Another nice track is “Fuck ‘Em”, featuring Pastor Troy. Bold, broad horns mimic a Grambling field routine, the chops are high-octane, and Watts interpolates the creepy woodblock line from Banner’s hit, “Like a Pimp”. “Pimp” itself doesn’t gain much from the screw—in fact it’s already screwed in its most widely-heard single form, and its inclusion here, just a little bit slower, is totally superfluous. The balance of the album is solid and impressively diverse in tone, from the contemplative and delicate “My Shawty”, to the doom-metal blowback of “Really Don’t Wanna Go”, to the Simon and Garfunkel folkiness of “Cadillac On 22s”. Yet, there are way too many interjections from both Banner himself and Watts, who pops up in annoying mixtape fashion to remind us that it’s a “Swisha House remix, bitch!” Despite this, it’s an interlude that’s easily the most bracing moment on the album. In the foreground of “Phone Tap” is that terrible cliché, the answering machine message—in this case a series of them, all well-wishers congratulating Banner on his success. But there are strange sounds in the background, and it takes a few moments to realize that Banner, while listening to this roll-call of love, is miserably sobbing, dry-heaving, and, in a gesture as grim as anything the Geto Boys ever did, playing one-man Russian Roulette.
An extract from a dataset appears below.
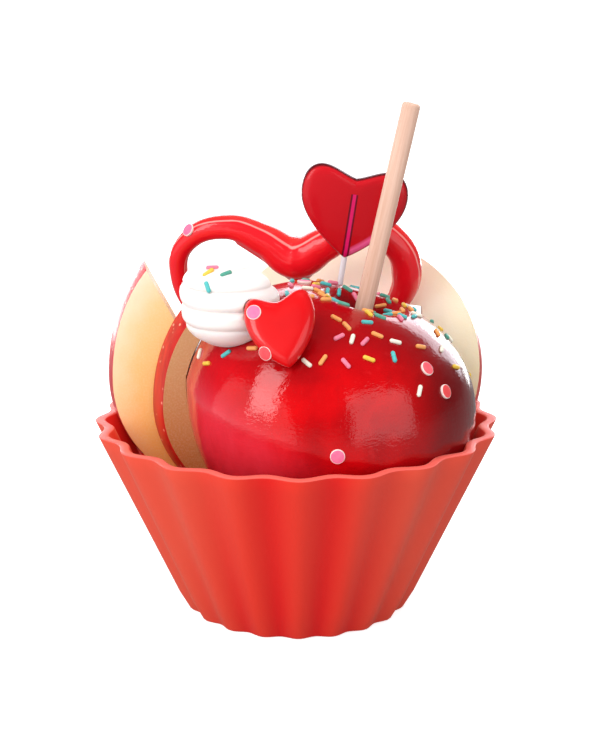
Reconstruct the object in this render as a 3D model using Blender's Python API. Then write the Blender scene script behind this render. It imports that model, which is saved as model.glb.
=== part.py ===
"""A toffee apple on a wooden stick in a fluted silicone cup, with three apple slices, a glazed
heart ring, a dollop of cream, a heart sweet and a heart lollipop. Metres, +Z up. The origin is
the middle of the flat underside of the cup, and the front of the cup faces -Y."""

import math
import random

import bmesh
import bpy
from mathutils import Matrix, Vector
from mathutils.bvhtree import BVHTree

CUP_HEIGHT = 0.049
CUP_RIM_RADIUS = 0.0508
CUP_BASE_RADIUS = 0.0287
CUP_WALL = 0.0026
CUP_FLOOR = 0.0026
FLUTES = 20
FLUTE_DEPTH_RIM = 0.0012
FLUTE_DEPTH_BASE = 0.0007
FLUTE_TURN = math.radians(1.0)
CUP_SEGMENTS = 100

APPLE_CENTRE = Vector((0.0081, -0.0062, 0.0518))
APPLE_RADIUS = 0.0370
APPLE_HALF_HEIGHT = 0.0325
APPLE_LEAN = math.radians(15.0)
APPLE_FULLNESS = 2.3
APPLE_TAPER = 0.21
DIMPLE_DEPTH = 0.0085
DIMPLE_RADIUS = 0.0078
APPLE_SEGMENTS = 44
APPLE_ROWS = 22

STICK_RADIUS = 0.00225
STICK_LEAN = math.radians(12.3)
STICK_THROUGH = Vector((0.0165, -0.0070, 0.0780))
STICK_ABOVE = 0.0533
STICK_BELOW = 0.0330

SLICE_THICKNESS = 0.0050
FIT_GAP = 0.0003

SPRINKLE_RADIUS = 0.00055
SPRINKLE_LENGTH = 0.0031
APPLE_SPRINKLES = 106
CONFETTI_RADIUS = 0.00175
CONFETTI_THICKNESS = 0.0007

LOLLY_FOOT = Vector((0.0122, 0.0090, 0.0886))
LOLLY_AXIS = Vector((0.143, -0.150, 1.0)).normalized()
LOLLY_STICK_RADIUS = 0.00075

for item in list(bpy.data.objects):
    bpy.data.objects.remove(item, do_unlink=True)


def collection(name):
    made = bpy.data.collections.new(name)
    bpy.context.scene.collection.children.link(made)
    return made


PARTS = collection("toffee_apple_cup")
CUTTERS = collection("cutters")


def paint(name, colour, roughness, metallic=0.0):
    made = bpy.data.materials.new(name)
    made.use_nodes = True
    shader = made.node_tree.nodes["Principled BSDF"]
    shader.inputs["Base Color"].default_value = (*colour, 1.0)
    shader.inputs["Roughness"].default_value = roughness
    shader.inputs["Metallic"].default_value = metallic
    made.diffuse_color = (*colour, 1.0)
    return made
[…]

“Phone Tap” is representative of the mix of aggression and melancholy that suffuses Mississippi, a tone that rises out of Banner’s sense of having been doubly cheated, both as a black man in a racist society, and as a rapper from a marginal state in an industry that leans on geography as a branding tool. Banner’s main goal, exemplified in the injustice-chronicling, six-minute title track, is to make a case for the musical relevance of states like Texas, Alabama, and Mississippi, which get less recognition these days than hip-hop hotbeds like NYC, Cali, Georgia, and, um, Missouri. Though he hasn’t got the lyrical chops to express this with any significant degree of subtlety, the music on Mississipi makes the case elegantly by being entertaining, creative, and truly different from anything else on rap radio.